In the picture below, the middle green board is from an old Microsoft natural elite keyboard. The soldering points are in a logical location and it's easy to solder new wires to them. Some newer keyboards (like a USB keyboard that I opened) have such a tiny encoder chip on the board that there are no solder points (everything is covered up).

At the maximum, I want to add five buttons: Escape, pause, speed-up, coin 1 and coin 2 (actually I just want the coin buttons to be available for the inevitable addition of a coin door). For this keyboard encoder, it requires nine wires for those five buttons. I don't need every key combination, which would've required twenty-four wires and a couple more wiring blocks.

Monday, July 21, 2008

Marquee test

I wanted to see what the marquee and control panel looked like when they were attached. Nobody stopped me from doing it, so I took a picture:

Hmm, looks like the yellow sides are splotchy. Screw it, I'm not put on any more coats. Maybe it'll even out when it dries and when the acrylic clearcoat is added. There's going to be big stickers on the sides anyway to distract attention.

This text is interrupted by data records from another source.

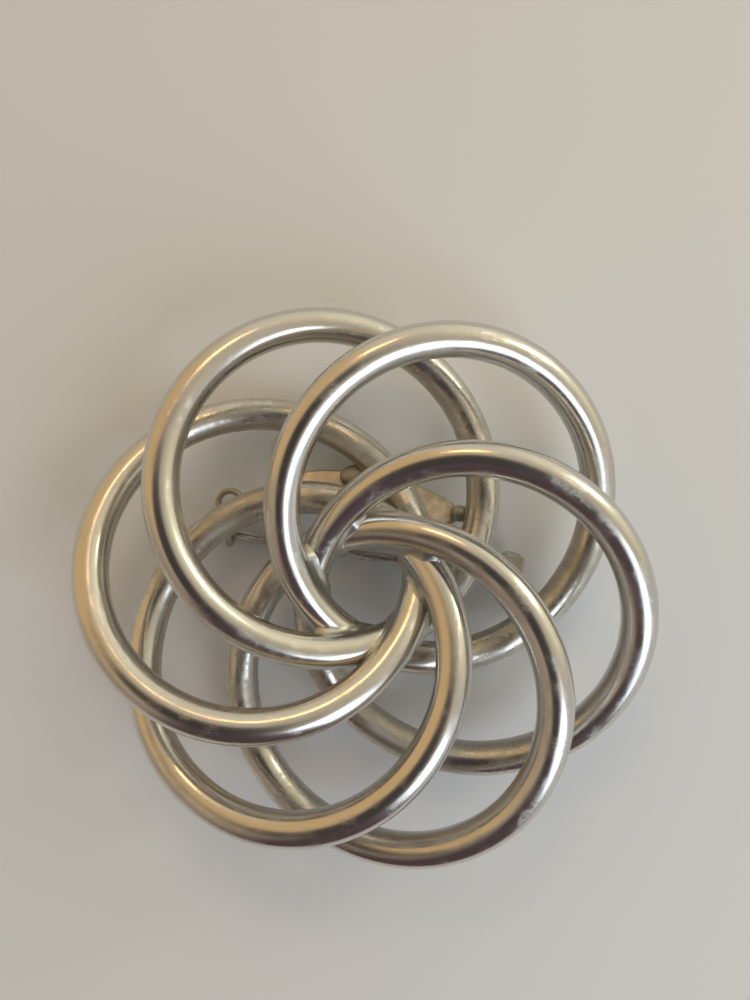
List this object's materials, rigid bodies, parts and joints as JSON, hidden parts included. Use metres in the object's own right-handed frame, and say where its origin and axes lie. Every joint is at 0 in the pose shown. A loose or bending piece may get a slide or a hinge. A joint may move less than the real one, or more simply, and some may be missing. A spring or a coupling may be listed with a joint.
{
  "type": "swirl ring brooch",
  "caption": "Round brooch of linked wire rings swirling about an open hub, with a hinged pin, wire catch and oval plaque on its back.",
  "frame": {"origin": "centre of the bounding box's base, on the hub's axis, at the lowest point of the back", "axes": "+Z out through the front, +Y to the top edge as worn, +X to the wearer's left, from the catch to the hinge"},
  "size_m": [0.0487, 0.0485, 0.015],
  "materials": {
    "polished_silver": "polished silver-tone metal, worn, with light tarnish in the recesses",
    "solder": "dull grey silver solder",
    "findings_silver": "satin silver-tone metal, lightly tarnished",
    "pin_steel": "drawn bright steel wire"
  },
  "bodies": {
    "brooch": {"ring_top_left": "polished_silver", "ring_top_right": "polished_silver", "ring_right": "polished_silver", "ring_bottom_right": "polished_silver", "ring_bottom_left": "polished_silver", "ring_left": "polished_silver", "lap_solder_top_left": "solder", "lap_solder_top_right": "solder", "lap_solder_right": "solder", "lap_solder_bottom_right": "solder", "lap_solder_bottom_left": "solder", "lap_solder_left": "solder", "maker_plaque": "findings_silver", "plaque_solder_middle": "solder", "plaque_solder_tip": "solder", "hinge_bracket": "findings_silver", "hinge_rivet": "pin_steel", "hinge_solder": "solder", "catch_hook": "findings_silver", "catch_solder": "solder"},
    "pin": {"pin_stem": "pin_steel"}
  },
  "joints": [
    {"name": "pin_hinge", "type": "hinge", "parent": "brooch", "child": "pin", "pos_m": [0.01345, 0.001, 0.00206], "axis": [-0.0942, -0.9015, -0.4223], "range_deg": [0, 110]}
  ]
}
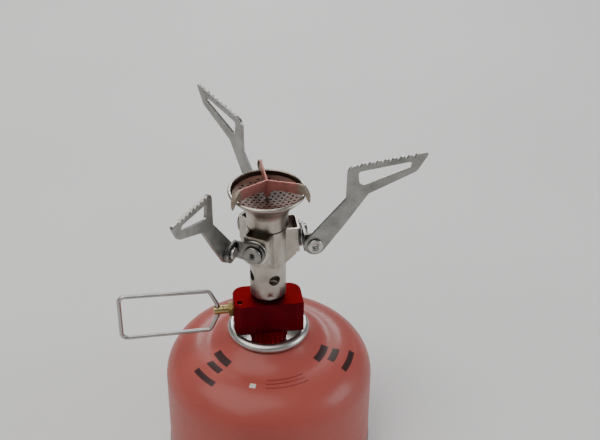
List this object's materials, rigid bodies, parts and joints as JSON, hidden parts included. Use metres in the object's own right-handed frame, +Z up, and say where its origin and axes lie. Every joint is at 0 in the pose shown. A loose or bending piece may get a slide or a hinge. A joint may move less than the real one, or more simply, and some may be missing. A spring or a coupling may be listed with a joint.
{
  "type": "camping stove",
  "caption": "Screw-on camping stove: red valve block with folding wire handle, steel burner with wind clip and folding toothed pot supports, standing on a small gas canister.",
  "frame": {"origin": "centre of the canister's base, on the ground", "axes": "+Z up along the burner's axis, +X along the right-hand pot support; the valve spindle and its handle point to -X"},
  "size_m": [0.1251, 0.1079, 0.1499],
  "materials": {
    "canister_paint": "satin red paint",
    "bare_steel": "plain bright steel",
    "satin_steel": "satin stainless steel",
    "dark_steel": "darkened steel",
    "heated_steel": "heat-tinted stainless steel",
    "red_anodised": "glossy red anodising",
    "brass": "turned",
    "bronze": "sintered",
    "black_rubber": "matt",
    "nylon": "moulded"
  },
  "bodies": {
    "canister": {"canister_shell": "canister_paint", "canister_base": "bare_steel", "valve_cup": "bare_steel", "valve_housing": "nylon", "valve_gasket": "black_rubber", "valve_spring": "bare_steel"},
    "valve_pin": {"valve_pin": "brass"},
    "seal": {"seal_ring": "black_rubber"},
    "stove": {"thread_collar": "red_anodised", "valve_probe": "brass", "valve_body": "red_anodised", "retaining_pin": "dark_steel", "inlet_filter": "bronze", "jet": "brass", "mixing_tube": "satin_steel", "support_bracket": "satin_steel", "burner_head": "satin_steel", "burner_screen": "heated_steel", "wind_clip": "heated_steel", "gland_nut": "brass", "bracket_rivet_right": "dark_steel", "spring_washer_right": "bare_steel", "bracket_rivet_left": "dark_steel", "spring_washer_left": "bare_steel", "bracket_rivet_rear": "dark_steel", "spring_washer_rear": "bare_steel"},
    "spindle": {"spindle": "brass", "spindle_seal": "black_rubber"},
    "handle": {"handle_wire": "bare_steel"},
    "link_right": {"swivel_link_right": "dark_steel", "fold_rivet_right": "bare_steel", "fold_washer_right": "bare_steel"},
    "support_right": {"pot_support_right": "satin_steel"},
    "link_left": {"swivel_link_left": "dark_steel", "fold_rivet_left": "bare_steel", "fold_washer_left": "bare_steel"},
    "support_left": {"pot_support_left": "satin_steel"},
    "link_rear": {"swivel_link_rear": "dark_steel", "fold_rivet_rear": "bare_steel", "fold_washer_rear": "bare_steel"},
    "support_rear": {"pot_support_rear": "satin_steel"}
  },
  "joints": [
    {"name": "valve_pin_press", "type": "slide", "parent": "canister", "child": "valve_pin", "axis": [0, 0, 1], "range_m": [-0.0012, 0], "stiffness_N_per_m": 500, "springref_m": 0.002, "deforming": ["valve_spring"]},
    {"name": "stove_lift", "type": "slide", "parent": "canister", "child": "seal", "axis": [0, 0, 1], "range_m": [0, 0.04]},
    {"name": "stove_turn", "type": "hinge", "parent": "seal", "child": "stove", "pos_m": [0, 0, 0.0632], "axis": [0, 0, 1], "range_deg": [0, 2520]},
    {"name": "valve_turn", "type": "hinge", "parent": "stove", "child": "spindle", "pos_m": [0, 0, 0.0733], "axis": [-1, 0, 0], "range_deg": [-360, 720]},
    {"name": "handle_swing", "type": "hinge", "parent": "spindle", "child": "handle", "pos_m": [-0.0216, 0, 0.0733], "axis": [0, 0, 1], "range_deg": [-90, 90]},
    {"name": "support_swing_right", "type": "hinge", "parent": "stove", "child": "link_right", "pos_m": [0, 0, 0.1094], "axis": [-1, 0, 0], "range_deg": [0, 180]},
    {"name": "support_fold_right", "type": "hinge", "parent": "link_right", "child": "support_right", "pos_m": [0.0178, -0.01025, 0.1102], "axis": [0, -1, 0], "range_deg": [0, 28]},
    {"name": "support_swing_left", "type": "hinge", "parent": "stove", "child": "link_left", "pos_m": [0, 0, 0.1094], "axis": [0.5, 0.866, 0], "range_deg": [0, 180]},
    {"name": "support_fold_left", "type": "hinge", "parent": "link_left", "child": "support_left", "pos_m": [-0.01778, -0.01029, 0.1102], "axis": [-0.866, 0.5, 0], "range_deg": [0, 28]},
    {"name": "support_swing_rear", "type": "hinge", "parent": "stove", "child": "link_rear", "pos_m": [0, 0, 0.1094], "axis": [0.5, -0.866, 0], "range_deg": [0, 180]},
    {"name": "support_fold_rear", "type": "hinge", "parent": "link_rear", "child": "support_rear", "pos_m": [-0.00002, 0.02054, 0.1102], "axis": [0.866, 0.5, 0], "range_deg": [0, 28]}
  ]
}
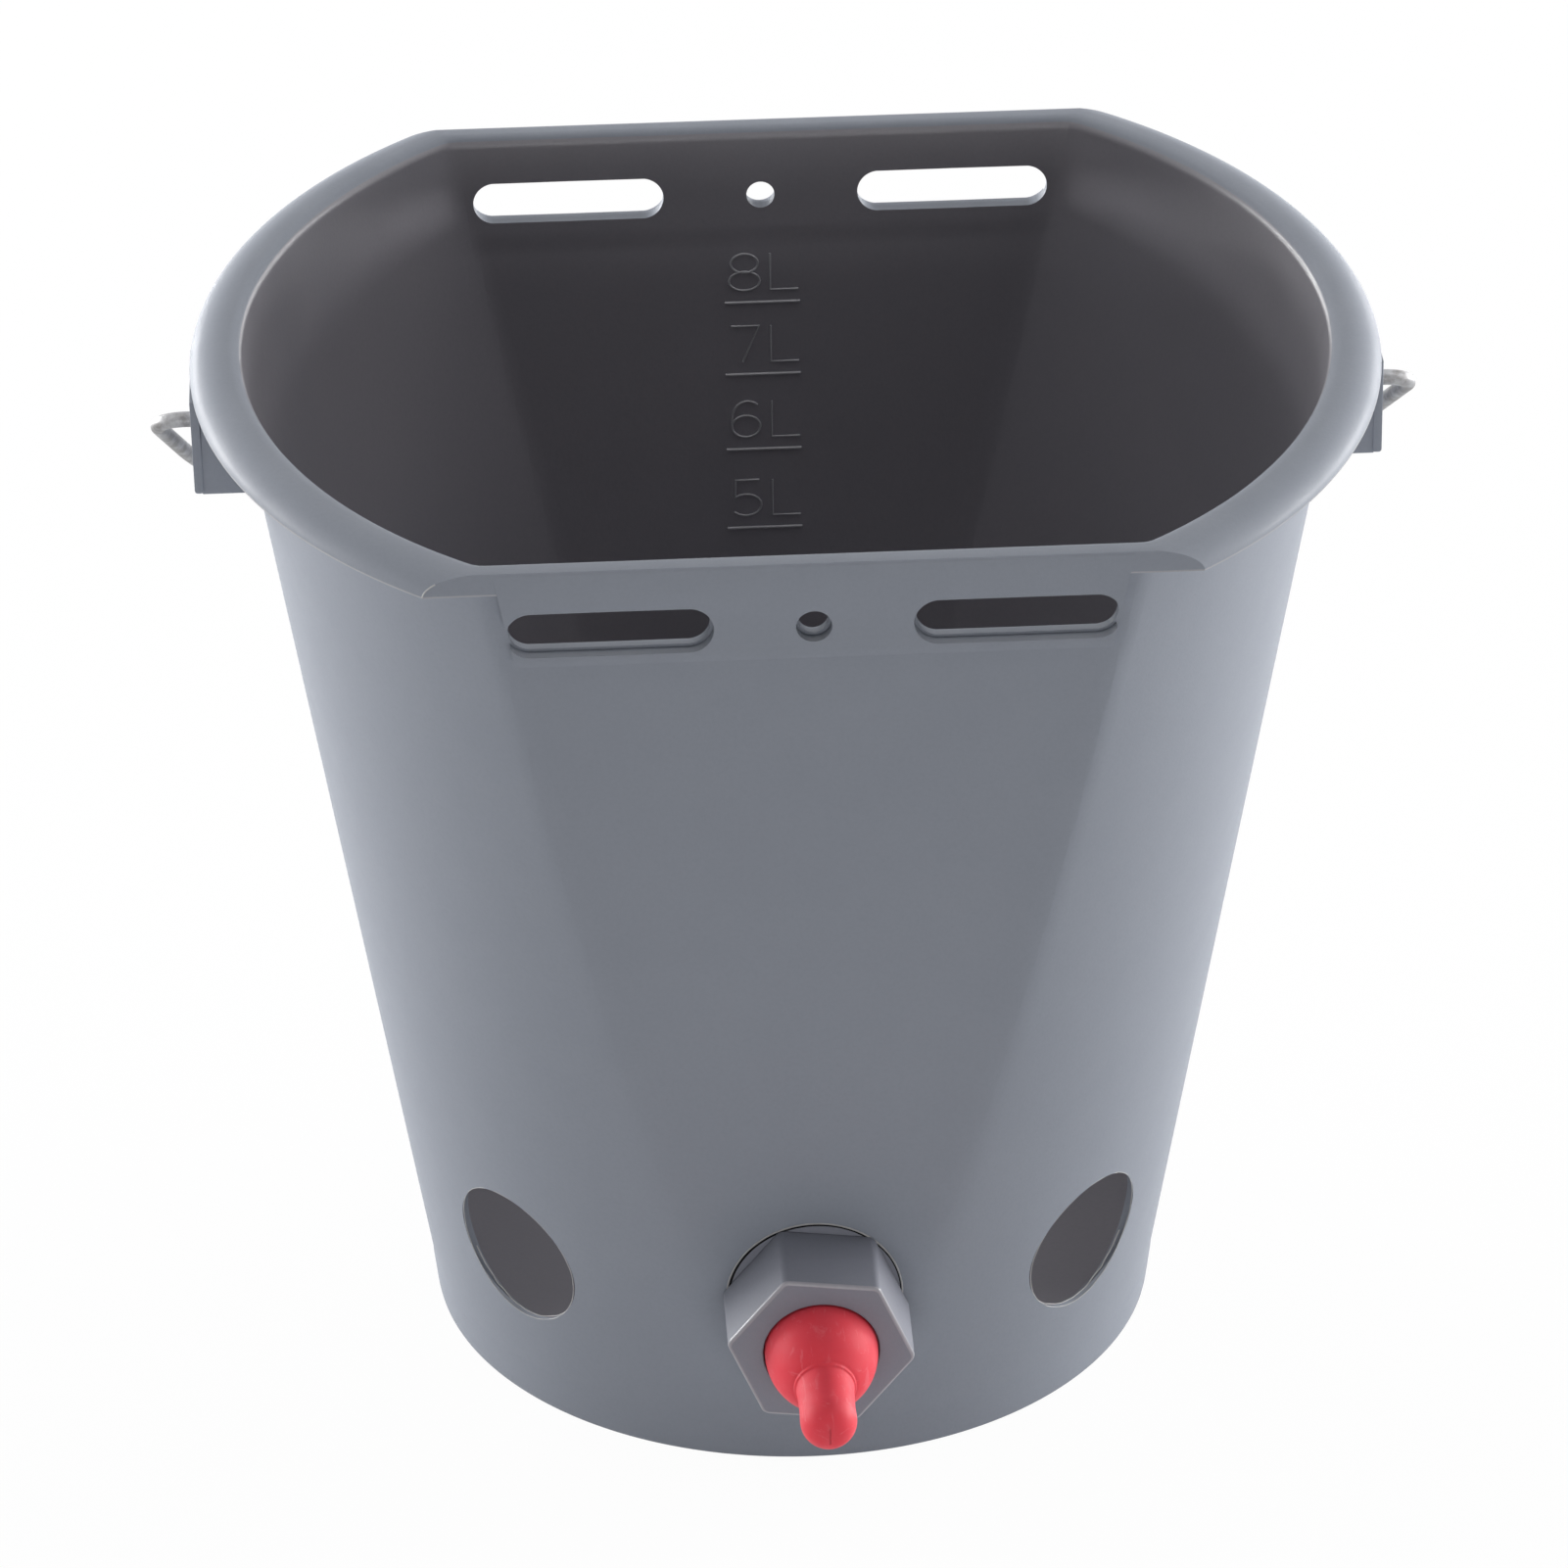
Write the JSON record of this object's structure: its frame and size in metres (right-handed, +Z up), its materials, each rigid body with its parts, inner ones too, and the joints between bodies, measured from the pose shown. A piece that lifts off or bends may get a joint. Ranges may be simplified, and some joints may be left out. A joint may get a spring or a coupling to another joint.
{
  "type": "calf feeder bucket",
  "caption": "Grey plastic calf feeder bucket with two flat slotted sides, litre marks, a wire bail, and a red teat with a non-return valve near the bottom.",
  "frame": {"origin": "centre of the foot, on the ground", "axes": "+Z up along the bucket's axis, -Y the way the teat points, +X along the bail's hinge axis, to the right of someone who faces the teat side from the front"},
  "size_m": [0.3238, 0.2765, 0.281],
  "materials": {
    "shell_plastic": "satin moulded polyethylene, blue-grey",
    "bail_wire": "dull galvanised",
    "valve_plastic": "moulded polypropylene, dark grey",
    "nut_plastic": "moulded polypropylene, grey",
    "gasket_rubber": "matt black",
    "ball_plastic": "smooth white",
    "teat_rubber": "matt red, lightly scuffed"
  },
  "bodies": {
    "bucket": {"bucket": "shell_plastic", "valve_body": "valve_plastic", "valve_gasket": "gasket_rubber", "ball_cage": "valve_plastic"},
    "bail": {"bail_handle": "bail_wire"},
    "ball": {"valve_ball": "ball_plastic"},
    "teat": {"teat": "teat_rubber"},
    "nut": {"union_nut": "nut_plastic"}
  },
  "joints": [
    {"name": "bail_hinge", "type": "hinge", "parent": "bucket", "child": "bail", "pos_m": [0, 0, 0.262], "axis": [1, 0, 0], "range_deg": [0, 263.8]},
    {"name": "ball_slide", "type": "slide", "parent": "bucket", "child": "ball", "axis": [0, -0.9978, -0.0663], "range_m": [-0.003, 0]},
    {"name": "teat_slide", "type": "slide", "parent": "bucket", "child": "teat", "axis": [0, -0.9978, -0.0663], "range_m": [0, 0.012]},
    {"name": "nut_turn", "type": "hinge", "parent": "teat", "child": "nut", "pos_m": [0.0004, -0.1092, 0.05164], "axis": [0, -0.9978, -0.0663], "range_deg": [0, 1080]}
  ],
  "couplings": [
    {"joint": "teat_slide", "follows": "nut_turn", "m_per_rad": 0.00063662}
  ]
}
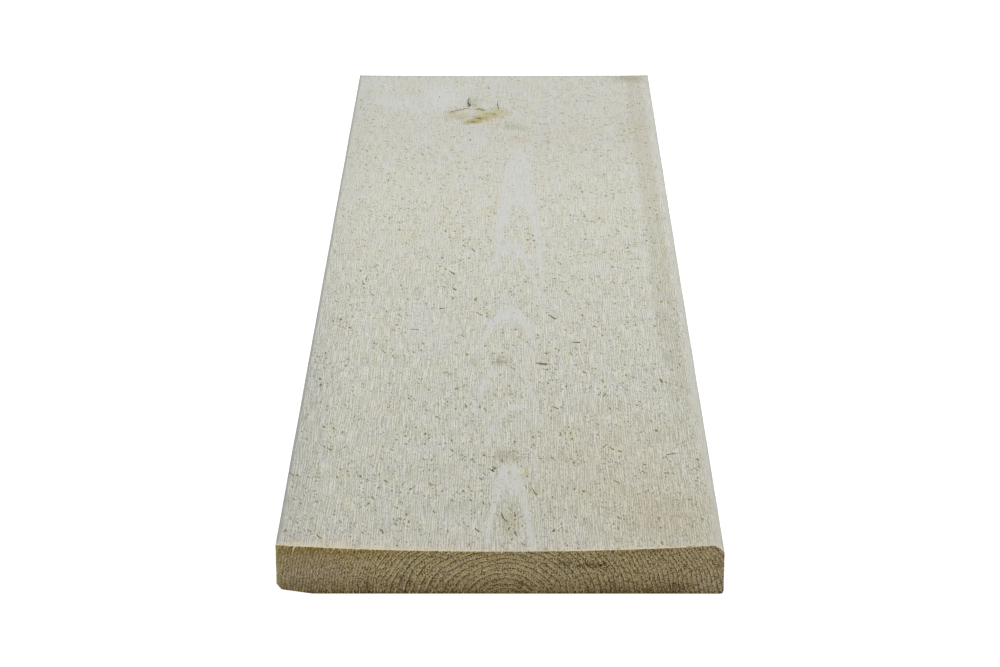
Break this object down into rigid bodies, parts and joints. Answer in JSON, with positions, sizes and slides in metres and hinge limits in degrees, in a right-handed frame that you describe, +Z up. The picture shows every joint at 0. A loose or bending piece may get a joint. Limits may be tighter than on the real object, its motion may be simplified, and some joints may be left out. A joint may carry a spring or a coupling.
{
  "type": "rough-sawn timber board",
  "caption": "Short rough-sawn timber board with a cupped top face, square-cut ends, one worn arris and a strip of wane.",
  "frame": {"origin": "middle of the underside", "axes": "+X across the board towards the worn arris, +Y along the board away from the cupped end, +Z up through the board from its underside to its sawn top face"},
  "size_m": [0.225, 0.9, 0.0267],
  "materials": {
    "sawn_wood": "rough-sawn, unplaned and untreated"
  },
  "bodies": {
    "root": {"plank": "sawn_wood"}
  },
  "joints": []
}
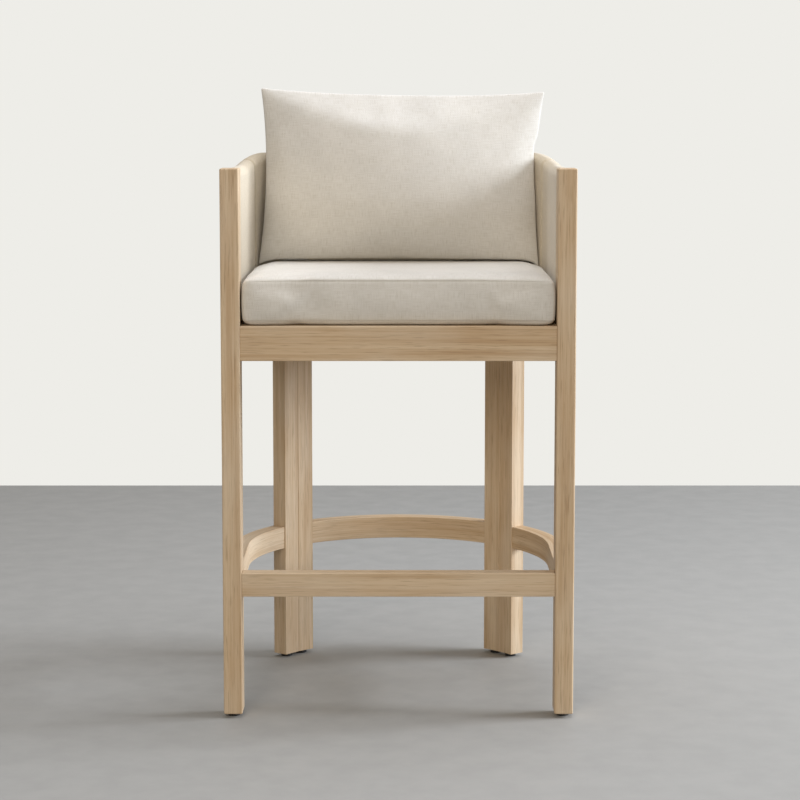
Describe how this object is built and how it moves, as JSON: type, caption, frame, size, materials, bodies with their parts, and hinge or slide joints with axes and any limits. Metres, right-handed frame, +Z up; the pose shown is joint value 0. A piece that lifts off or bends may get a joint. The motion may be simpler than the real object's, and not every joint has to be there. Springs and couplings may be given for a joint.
{
  "type": "bar stool with footrest",
  "caption": "Counter stool with a horseshoe oak frame, footrest ring, upholstered barrel back, loose box seat cushion and loose lumbar pillow.",
  "frame": {"origin": "on the floor, under the middle of the overall box", "axes": "+X to the right and +Y to the back as seen from in front of the stool, +Z up"},
  "size_m": [0.54, 0.5, 0.9712],
  "materials": {
    "oak": "pale natural oak with a matt whitewashed oil",
    "birch_block": "bare sanded birch",
    "plywood": "bare birch plywood",
    "beech_dowel": "bare fluted beech",
    "zinc_steel": "bright zinc plating",
    "black_nylon": "moulded black nylon",
    "foam": "cut upholstery foam",
    "fibre_fill": "white fibre fill",
    "linen": "oatmeal linen-blend plain weave",
    "zip_tape": "woven tape with a nylon coil"
  },
  "bodies": {
    "frame": {"front_leg_right": "oak", "front_leg_left": "oak", "back_leg_side_stave_right": "oak", "back_leg_side_stave_left": "oak", "back_leg_rear_stave_right": "oak", "back_leg_rear_stave_left": "oak", "seat_rail_side_right": "oak", "seat_rail_side_left": "oak", "footrest_rail_side_right": "oak", "footrest_rail_side_left": "oak", "seat_rail_front": "oak", "seat_rail_back": "oak", "footrest_rail_front": "oak", "footrest_rail_back": "oak", "corner_block_front_right": "birch_block", "corner_block_front_left": "birch_block", "corner_block_back_right": "birch_block", "corner_block_back_left": "birch_block", "seat_deck": "plywood", "seat_rail_dowels": "beech_dowel", "footrest_rail_dowels": "beech_dowel", "barrel_dowels": "beech_dowel", "deck_screws": "zinc_steel", "corner_block_screws": "zinc_steel", "glide_nails": "zinc_steel", "front_glide_right": "black_nylon", "front_glide_left": "black_nylon", "side_glide_right": "black_nylon", "side_glide_left": "black_nylon", "rear_glide_right": "black_nylon", "rear_glide_left": "black_nylon", "barrel_core": "plywood", "barrel_foam": "foam", "barrel_cover_inside_right": "linen", "barrel_cover_inside_left": "linen", "barrel_cover_inside_back": "linen", "barrel_cover_outside": "linen"},
    "seat_cushion": {"seat_cushion_cover": "linen", "seat_cushion_foam": "foam", "seat_cushion_zip": "zip_tape"},
    "back_pillow": {"back_pillow_cover": "linen", "back_pillow_fill": "fibre_fill", "back_pillow_zip": "zip_tape"}
  },
  "joints": [
    {"name": "seat_cushion_lift", "type": "slide", "parent": "frame", "child": "seat_cushion", "axis": [0, 0, 1], "range_m": [0, 0.27]},
    {"name": "back_pillow_lift", "type": "slide", "parent": "seat_cushion", "child": "back_pillow", "axis": [0, 0, 1], "range_m": [0, 0.25]}
  ]
}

The t-molding is going to make the cabinet look quite nice. That's probably the next step after the front door is attached.

Assembly - begin!

After about three weekends of work, I finally had something that looked like an arcade cabinet.

Here we have the sides, base, middle, and top screwed together. You can also see the fan at the back of the base. It's just a computer case fan. I don't know why it likes computer cases so much.

Then I screwed the speakers to the speaker panel, attached it, and added the flourescent light. I think the front drawer is also added in the following pic, it's kind of hard to see.